#### [WHAT IS ASKED]
Every line below that contains "FreeCAD" is to be copied.

#### [DATASET CONTENT]
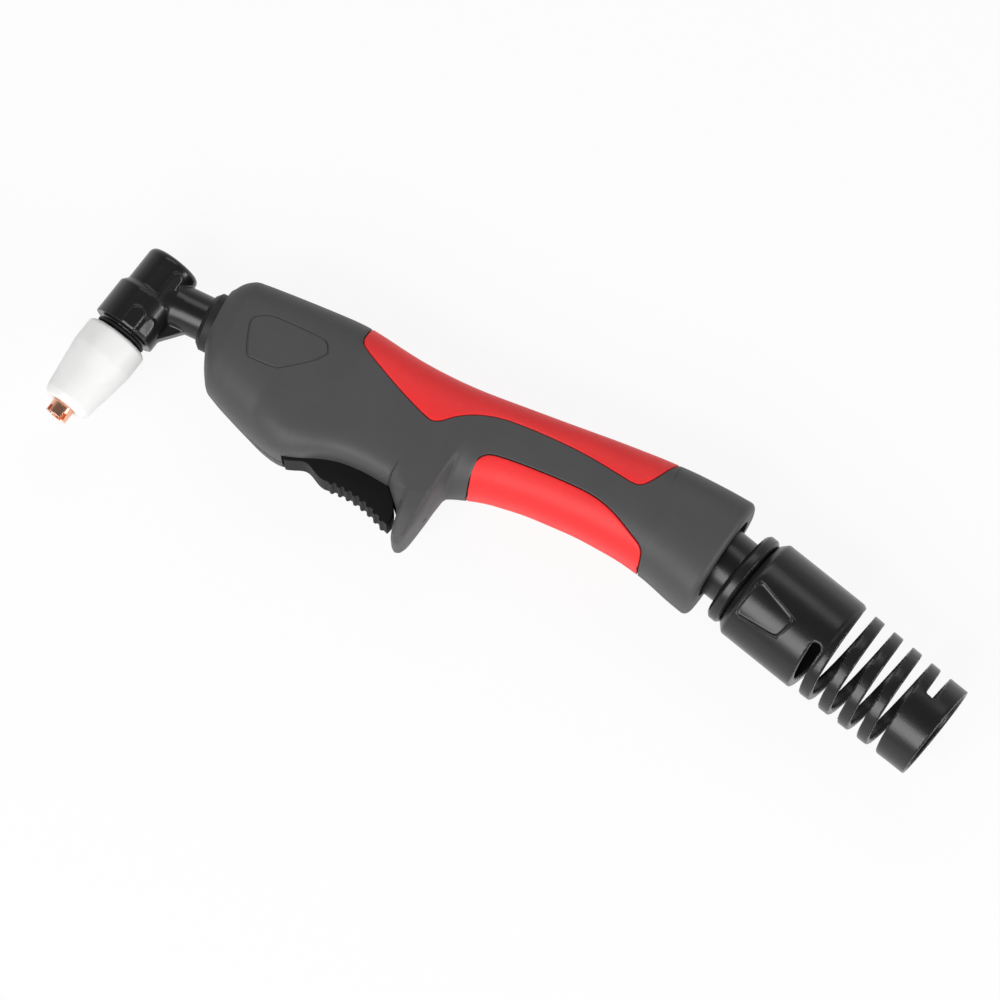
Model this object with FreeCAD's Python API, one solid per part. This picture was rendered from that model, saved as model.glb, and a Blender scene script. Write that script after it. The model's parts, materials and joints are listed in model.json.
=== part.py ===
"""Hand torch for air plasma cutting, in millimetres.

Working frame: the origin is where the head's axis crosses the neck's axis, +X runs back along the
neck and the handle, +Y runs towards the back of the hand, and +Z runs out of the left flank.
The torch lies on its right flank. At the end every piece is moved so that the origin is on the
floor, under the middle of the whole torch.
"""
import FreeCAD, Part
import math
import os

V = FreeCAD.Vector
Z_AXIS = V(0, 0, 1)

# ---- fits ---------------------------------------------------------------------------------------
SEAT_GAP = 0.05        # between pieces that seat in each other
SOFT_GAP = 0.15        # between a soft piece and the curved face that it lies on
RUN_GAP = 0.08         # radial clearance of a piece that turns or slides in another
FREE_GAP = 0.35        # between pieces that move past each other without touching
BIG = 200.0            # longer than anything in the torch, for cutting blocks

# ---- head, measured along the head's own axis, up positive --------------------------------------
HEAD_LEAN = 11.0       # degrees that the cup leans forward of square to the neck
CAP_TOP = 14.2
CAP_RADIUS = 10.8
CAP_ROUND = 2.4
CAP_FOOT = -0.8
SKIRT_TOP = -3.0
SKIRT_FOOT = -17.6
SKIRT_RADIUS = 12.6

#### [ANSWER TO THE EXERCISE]
Model this object with FreeCAD's Python API, one solid per part. This picture was rendered from that model, saved as model.glb, and a Blender scene script. Write that script after it. The model's parts, materials and joints are listed in model.json.
import FreeCAD, Part
V = FreeCAD.Vector